RuEn

Искусство слушать

Интервью с Кириллом Пироговым

Актер, режиссер и композитор Кирилл Пирогов дебютировал в кино в 22 года – и сразу в главной роли в фильме «Орел и решка». Режиссера Георгия Данелию он считает одним из своих первых учителей, а главным Учителем, конечно, – Петра Наумовича Фоменко. Кирилл стал первым артистом труппы «Мастерской Петра Фоменко», пришедшим туда «со стороны», – из Щукинского училища (курс Владимира Иванова). Недавняя премьера – чеховская «Чайка» – стала четвертой постановкой Кирилла в родном театре.

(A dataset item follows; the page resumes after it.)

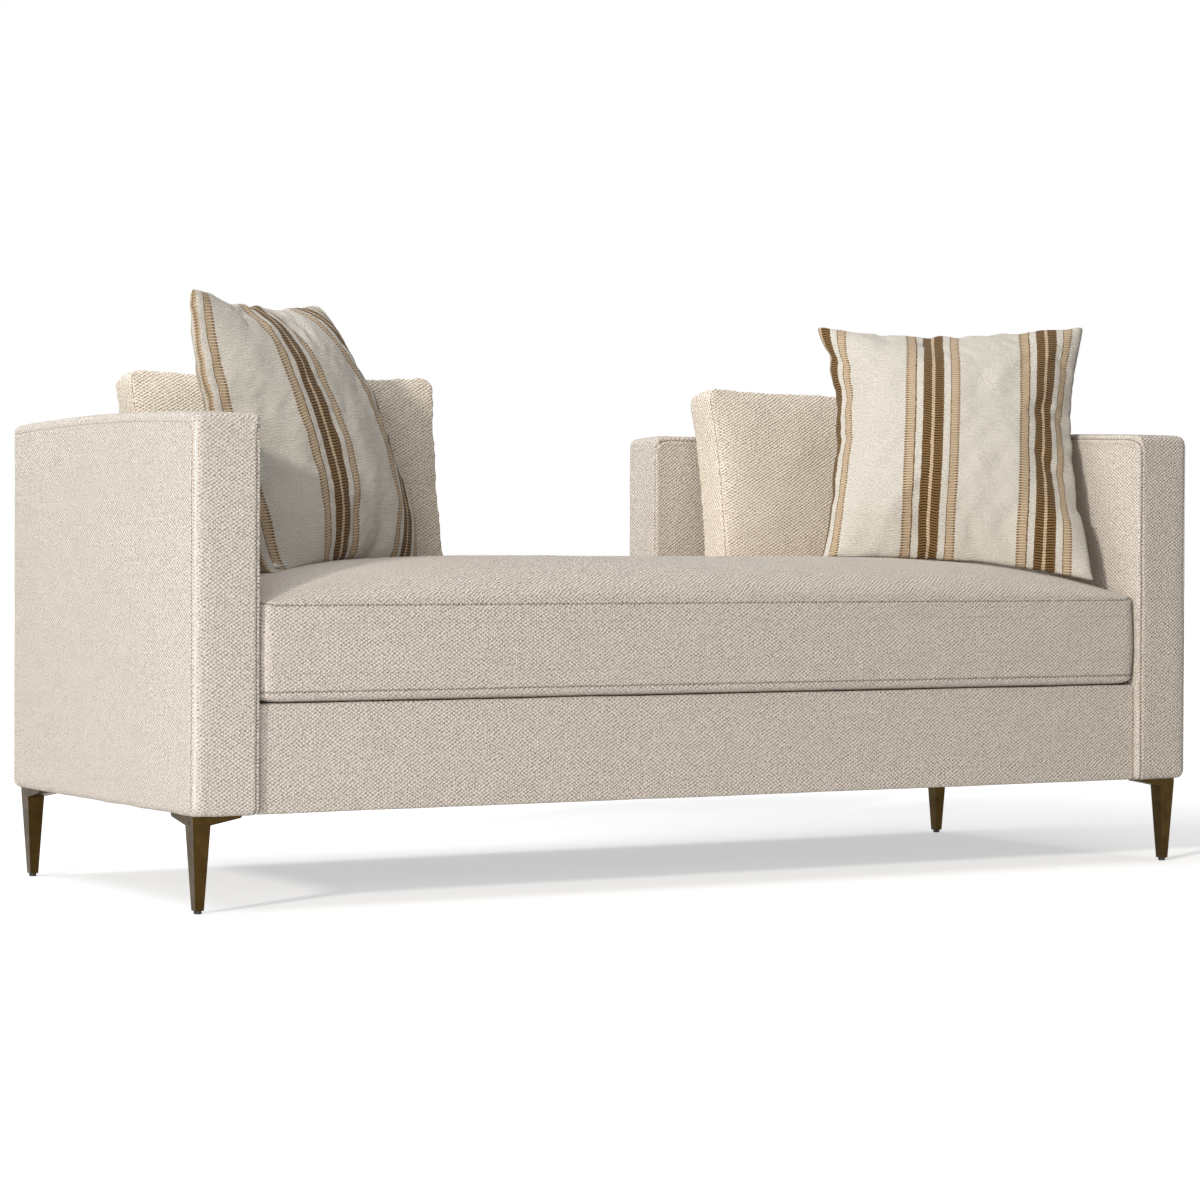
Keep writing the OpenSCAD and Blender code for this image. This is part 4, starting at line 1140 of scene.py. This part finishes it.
def measure_cloth(obj, back):
    """Measures the cloth places anew up each sheet, so that ribs keep their pitch where it is drawn down."""
    p, count = points_of(obj), math.isqrt(len(back))
    layer = obj.data.attributes["cloth"].data
    places = read(layer, "vector", 3, np.float32)
    front = np.arange(len(back))
    front_runs, back_runs = (runs_along(p[ids].reshape(count, count, 3)) for ids in (front, back))
    back_runs *= front_runs[:, -1:] / back_runs[:, -1:]
    for ids, runs in ((back, back_runs), (front, front_runs)):
        places[ids, 1] = (runs - runs[:, -1:]).ravel()
    layer.foreach_set("vector", places.ravel())


class SETTEE_OT_pillows(bpy.types.Operator):
    """Makes the two striped pillows, filled as cloth and settled into their corners"""

    bl_idname = "settee.pillows"
    bl_label = "Striped pillows"

    def execute(self, context):
        form, cloth = context.scene.settee_form, context.scene.settee_cloth
        material = striped_cotton(cloth)
        # yaw, lean and roll in degrees, then the seed, and how far the stripes are off centre and askew
        poses = {"left": (37.5, 21.5, 1.6, 41, 9 * MM, 0.0), "right": (-31.5, 27.5, -1.0, 57, 0.0, 0.04)}
        # how far the corners and the middles of the upright edges are pushed from a plain square, in mm
        spots = ((-1, 1), (1, 1), (-1, -1), (1, -1), (-1, 0), (1, 0))
        pushes = {
            "left": ((0, 0, 10), (-13, 8, 3), (-20, 12, -14), (7, -4, -10), (-34, 20, 0), (26, -14, 6)),
            "right": ((-8, 5, 4), (7, -4, 11), (-8, 5, 0), (9, -5, -9), (11, -7, 0), (-9, 6, 0)),
        }
        for side, (yaw, lean, roll, seed, shift, askew) in poses.items():
            name, cut = side + "_pillow_striped", form.pillow_side * SHEET_SHARE
            obj, u, v, back_ids = pillow_sheets(name, cut, seed, shift, askew)
            fill_cloth(obj, 6.0, 0.45)
            p = points_of(obj)
            size = p.max(0) - p.min(0)
            p *= np.array([form.pillow_side, form.pillow_side, form.pillow_fill]) / size
            near_edge = np.exp(-(1 - np.maximum(np.abs(u), np.abs(v))) * 12)
            gather = np.column_stack([ripple(p * [1, 1, 0.4], 0.05, seed + k) for k in (5, 6, 7)])
            p += gather * near_edge[:, None] * np.array([2.2, 2.2, 4]) * MM
            set_points(obj, p)
            smooth = obj.modifiers.new("Smooth", "SUBSURF")
            smooth.levels = smooth.render_levels = 1
            turn = turned(yaw, "Z") @ turned(-lean, "X") @ turned(-roll, "Y") @ turned(90, "X")
            place_like(obj, side + "_pillow_cover", turn)
            bpy.context.view_layer.update()
            back = np.array(obj.matrix_world.inverted())[:3, :3]
            p = points_of(obj)
            for (cu, cv), push in zip(spots, pushes[side]):
                if cv:
                    weight = (1 + cu * u) * (1 + cv * v) / 4
                else:
                    weight = ((1 + cu * u) / 2) ** 2 * (1 - v * v)
                p += weight[:, None] * (back @ (np.array(push) * MM))
            set_points(obj, p)
            drape(obj, bpy.data.objects["seat_cushion_boxed"], 80 * MM, np.clip(0.75 - v, 0, 1))
            names = ("seat_cushion_boxed", side + "_back_cushion_boxed", side + "_end_upholstery")
            settle(obj, [bpy.data.objects[n] for n in names])
            measure_cloth(obj, back_ids)
            if side == "left":
                store(obj, "pale", u < -0.8)
            body, case = side + "_pillow", pillow_case()
            fill_cover(obj, body + "_inner_case", case, 8 * MM, body, body + "_insert")
            bake(obj)
            finish_piece(obj, material, body, body + "_cover")
        return {"FINISHED"}


def ease_inner_corners(obj, size, least_angle=0.35):
    """Rounds the hollow corners of a casting, where its bracket meets its leg."""
    bm = bmesh.new()
    bm.from_mesh(obj.data)
    bmesh.ops.dissolve_limit(bm, angle_limit=math.radians(1), verts=bm.verts, edges=bm.edges)
    joins = (e for e in bm.edges if len(e.link_faces) == 2)
    hollow = [e for e in joins if not e.is_convex and e.calc_face_angle() > least_angle]
    bmesh.ops.bevel(
        bm,
        geom=hollow,
        offset=size,
        offset_type="OFFSET",
        segments=4,
        profile=0.5,
        affect="EDGES",
        clamp_overlap=True,
    )
    bm.to_mesh(obj.data)
    bm.free()


class SETTEE_OT_legs(bpy.types.Operator):
    """Makes the brass legs with softened edges that carry a painted highlight, and finishes their glides and
    screws
    """

    bl_idname = "settee.legs"
    bl_label = "Brass legs"

    def execute(self, context):
        form = context.scene.settee_form
        material, edge_highlight = antique_brass(), edge_highlight_brass()
        for where in ("front_left", "front_right", "back_left", "back_right"):
            mesh = frame["nodes"][where + "_leg"].data.copy()
            mesh.materials.clear()
            obj = add_object(where + "_leg_brass", mesh)
            weld(obj, 0.02 * MM)
            ease_inner_corners(obj, form.leg_fillet)
            shade(mesh, False)
            edge = obj.modifiers.new("Soft edges", "BEVEL")
            # the softened edges take the second slot: the brass with the painted highlight
            edge.material = 1
            edge.width = form.leg_edge
            edge.segments = 3
            edge.limit_method = "ANGLE"
            edge.angle_limit = math.radians(28)
            edge.harden_normals = True
            finish_piece(obj, material, "frame", where + "_leg")
            obj.data.materials.append(edge_highlight)
        dress("leg_glides", "moulded_black_nylon", "#141312", "#211f1e", (2, 2, 2), 0.45, 0.05)
        dress("leg_screws", "black_oxide_screw_steel", "#2a2725", "#45403b", (1, 1, 1), 0.45, 0.03, 1.0)
        return {"FINISHED"}


def dress(nodes, *stock):
    """Gives CAD nodes their stock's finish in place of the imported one."""
    material = plain_stock(*stock)
    for node in nodes.split():
        obj = frame["nodes"][node]
        for slot in obj.material_slots:
            slot.material = material
        if not obj.material_slots:
            obj.data.materials.append(material)


class SETTEE_OT_inside(bpy.types.Operator):
    """Finishes what the covers hide: timber, boards, springs, deck layers and wadding"""

    bl_idname = "settee.inside"
    bl_label = "Frame and fillings"

    def execute(self, context):
        oak, ends = ("#a88457", "#d0ae7e"), "left_{0} right_{0}"
        along_x = "front_rail back_rail spring_cleats " + ends.format("return_rails")
        along_y = "cross_braces " + ends.format("side_rails") + " " + ends.format("arm_top_rail")
        upright = "corner_blocks " + ends.format("end_posts")
        padding = "front_rail_padding back_rail_padding " + ends.format("end_padding")
        dress(along_x, "sawn_hardwood_lengthways", *oak, (60, 2.5, 2.5), 0.7, 0.3)
        dress(along_y, "sawn_hardwood_crossways", *oak, (2.5, 60, 2.5), 0.7, 0.3)
        dress(upright, "sawn_hardwood_upright", *oak, (2.5, 2.5, 60), 0.7, 0.3)
        dress("frame_dowels", "turned_beech_dowel", "#b98f5e", "#d9b688", (30, 1.5, 1.5), 0.6, 0.1)
        board = "pressed_fibreboard", "#7d6240", "#96784f"
        dress(ends.format("end_panels"), *board, (1.5, 1.5, 1.5), 0.65, 0.1)
        dress(padding, "bonded_polyester_wadding", "#dedad2", "#f4f2ee", (7, 7, 4), 1.0, 2.5)
        dress("seat_springs", "oiled_spring_wire", "#5c5f61", "#85898c", (2, 20, 2), 0.35, 0.05, 1.0)
        dress("spring_clips", "zinc_plated_clip_steel", "#9a9da0", "#bfc2c4", (3, 3, 3), 0.4, 0.05, 1.0)
        dress("deck_burlap", "jute_burlap", "#82683f", "#b3945f", (1.6, 2.2, 1), 1.0, 0.8)
        dress("deck_pad", "needled_deck_felt", "#cfcabf", "#e6e2d9", (3, 3, 3), 1.0, 0.8)
        dress("deck_cloth", "plain_deck_cotton", "#b5ae9f", "#ccc6b8", (1.2, 1.2, 1.2), 0.95, 0.4)
        dress("dust_cover", "black_spunbond_cloth", "#101010", "#1f1f1f", (1.4, 1.4, 1.4), 0.95, 0.3)
        return {"FINISHED"}


class SETTEE_OT_stage(bpy.types.Operator):
    """Sets the camera, the pale floor and the soft lights"""

    bl_idname = "settee.stage"
    bl_label = "Camera, floor and lights"

    def execute(self, context):
        scene, stage = context.scene, context.scene.settee_stage
        camera = add_object("camera", bpy.data.cameras.new("camera"))
        camera.data.lens = 102.885
        camera.data.sensor_width = 36.0
        camera.data.shift_y = -0.01725
        camera.data.clip_end = 60
        place = Matrix.Translation((-2.9698, -4.9674, 0.5442))
        camera.matrix_world = place @ turned(-30.609, "Z") @ turned(90 - 0.5634, "X") @ turned(0.2162, "Z")
        scene.camera = camera
        scene.view_settings.view_transform = "Standard"

        size = 30.0
        corners = [(-size, -size, 0), (size, -size, 0), (size, size, 0), (-size, size, 0)]
        floor = new_object("floor", corners, [(0, 1, 2, 3)])
        material, tree, shader = new_material("matt_white_studio_floor")
        tree.nodes.remove(shader)
        place = add_node(tree, "TexCoord").outputs["Object"]
        away = add_node(tree, "VectorMath", {0: place}, operation="LENGTH").outputs["Value"]
        far = spread(tree, away, 1.3, 3.0, 0.54, 1.0, interpolation_type="SMOOTHSTEP")
        glow_strength = calc(tree, "MULTIPLY", seen_or_mirrored(tree), far)
        matt = add_node(tree, "BsdfDiffuse", {"Color": [c * 0.94 for c in stage.backdrop]})
        glow = add_node(tree, "Emission", {"Color": stage.backdrop, "Strength": glow_strength})
        both = add_node(tree, "AddShader", {0: matt, 1: glow})
        set_inputs(tree, tree.nodes["Material Output"], {"Surface": both})
        floor.data.materials.append(material)

        world = bpy.data.worlds.new("studio")
        scene.world = world
        world.use_nodes = True
        tree = world.node_tree
        strength = calc(tree, "MULTIPLY_ADD", seen_or_mirrored(tree), 1 - stage.fill, stage.fill)
        set_inputs(tree, tree.nodes["Background"], {"Color": stage.backdrop, "Strength": strength})

        lamps = (
            ("key", "SUN", "#fffaf0", stage.key, math.radians(5), (-0.818, -0.460, 0.342), (0, 0, 0)),
            ("front", "AREA", "#fdfdff", stage.front, 1.6, (-2.6, -2.6, 0.7), (0, 0, 0.4)),
            ("top", "AREA", "#fffffe", stage.top, 3.0, (0, 0, 3.2), (0, 0, 0)),
            ("rim", "AREA", "#eff6ff", stage.rim, 1.5, (-1.8, 0.6, 2.4), (0, 0, 0.3)),
        )
        for name, kind, tint, power, width, place, aim in lamps:
            lamp = bpy.data.lights.new(name, kind)
            lamp.color = linear(tint)
            lamp.energy = power
            setattr(lamp, "angle" if kind == "SUN" else "size", width)
            obj = add_object(name, lamp)
            obj.location = place
            obj.rotation_euler = (Vector(aim) - Vector(place)).to_track_quat("-Z", "Y").to_euler()
        return {"FINISHED"}


class SETTEE_PT_panel(bpy.types.Panel):
    """Lists the settee's settings and the steps that make it"""

    bl_label = "Track-arm settee"
    bl_space_type = "VIEW_3D"
    bl_region_type = "UI"
    bl_category = "Settee"

    def draw(self, context):
        layout = self.layout
        for group in (context.scene.settee_stage, context.scene.settee_cloth, context.scene.settee_form):
            box = layout.box()
            for name in group.bl_rna.properties.keys():
                if name not in ("rna_type", "name"):
                    box.prop(group, name)
        for step in STEPS:
            layout.operator(step.bl_idname)


GROUPS = {"settee_stage": SetteeStage, "settee_cloth": SetteeCloth, "settee_form": SetteeForm}
STEPS = (
    SETTEE_OT_stage,
    SETTEE_OT_ends,
    SETTEE_OT_rails,
    SETTEE_OT_seat,
    SETTEE_OT_backs,
    SETTEE_OT_pillows,
    SETTEE_OT_legs,
    SETTEE_OT_inside,
)


def register():
    for name, group in GROUPS.items():
        bpy.utils.register_class(group)
        setattr(bpy.types.Scene, name, bpy.props.PointerProperty(type=group))
    for item in (*STEPS, SETTEE_PT_panel):
        bpy.utils.register_class(item)


def unregister():
    for item in reversed((*STEPS, SETTEE_PT_panel)):
        bpy.utils.unregister_class(item)
    for name, group in GROUPS.items():
        delattr(bpy.types.Scene, name)
        bpy.utils.unregister_class(group)


def main():
    register()
    for step in STEPS:
        family, name = step.bl_idname.split(".")
        getattr(getattr(bpy.ops, family), name)()


if __name__ == "__main__":
    main()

Вы снялись в роли Антона Павловича Чехова в фильме «Поклонница» Виталия Мельникова как раз о том периоде жизни, когда была написана и поставлена «Чайка». Это как-то повлияло на замысел спектакля?
Думаю, что нет. Просто так складывается, что иногда прибивает волной именно к этому удивительному автору. Это было радостное очень время жизни рядом с Виталием Вячеславовичем, он невероятный человек. Был еще значительный период нашей жизни в театре, связанный со спектаклем Петра Наумовича «Три сестры». Единственная большая чеховская работа, которую он делал с нами. Во время работы над «Чайкой» мы часто вспоминали спектакль «Три сестры». Потому что мы его уже не играем сейчас, и очень тоскуем по нему. Когда-то я записывал рассказы Чехова на радио. В общем, с разных сторон жизнь подводила к нему. И мне хотелось, чтобы в нашем театре снова был Чехов.

Вы его любите?
Да. У меня сложное к нему отношение. Его нельзя страстно любить. Вот Пушкина можно любить горячо, хочется сразу его обнять. А Антон Павлович не дается. Он ускользает и делает это сознательно. Он себя прячет. Его всегда видно, но он как будто бы изымает свое истинное отношение к происходящему. Поэтому его очень легко трактовать. Хотите в эту сторону – пожалуйста, хотите в другую – сколько угодно.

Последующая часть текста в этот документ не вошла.